更新:为了避免混合来自相同ID的不同行,我必须将row_number()的order by子句更改为TableA的主键。如果表没有PK,则应该转换输入,使其包含row_number()作为代理主键:

(
       select TableA.*, row_number() over (order by ID) TableA_PK
         from TableA
) TableAWithAPrimaryKey

并使用派生表而不是原始表。

更新2:

我的错误是将row_number()放在unpivot select中。显然,必须在转换之前获取ID的行号。
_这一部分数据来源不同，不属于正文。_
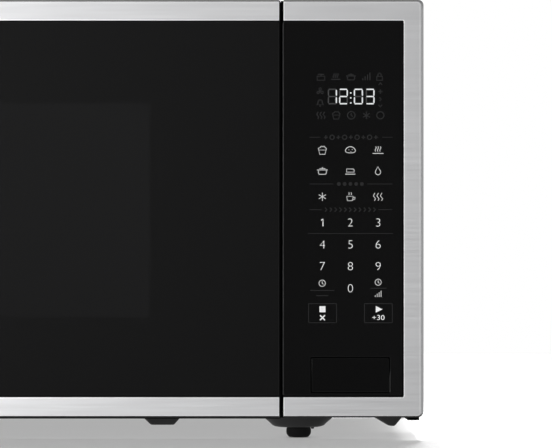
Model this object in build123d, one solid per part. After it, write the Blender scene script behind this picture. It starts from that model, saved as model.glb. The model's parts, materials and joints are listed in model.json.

这是一个使用原始表的轴:

select *
from
(
  select ServiceHash, 
         code 
         + '_' 
         + convert(varchar(10), ColumnID) ColumnID,
         guid
  from 
  (
    select IntervalPivotTable.*,
           row_number() over (partition by ServiceHash 
                            order by UID) - 1 ColumnID
      from IntervalPivotTable
  ) a
  unpivot
  (
    guid for code in 
    (
      IntervalID,
      IntervalTypeID,
      IntervalGroupID,
      DrivingConditionID
    )
  ) as u
) UnpivotedTable
pivot
(
  min(guid)
  for columnid in 
  (
    IntervalID_0,
    IntervalTypeID_0,
    IntervalGroupID_0,
    DrivingConditionID_0,
    IntervalID_1,
    IntervalTypeID_1,
    IntervalGroupID_1,
    DrivingConditionID_1,
    IntervalID_2,
    IntervalTypeID_2,
    IntervalGroupID_2,
    DrivingConditionID_2
 -- Continue list of pivoted columns up to _10 here
  )
) PivotedTable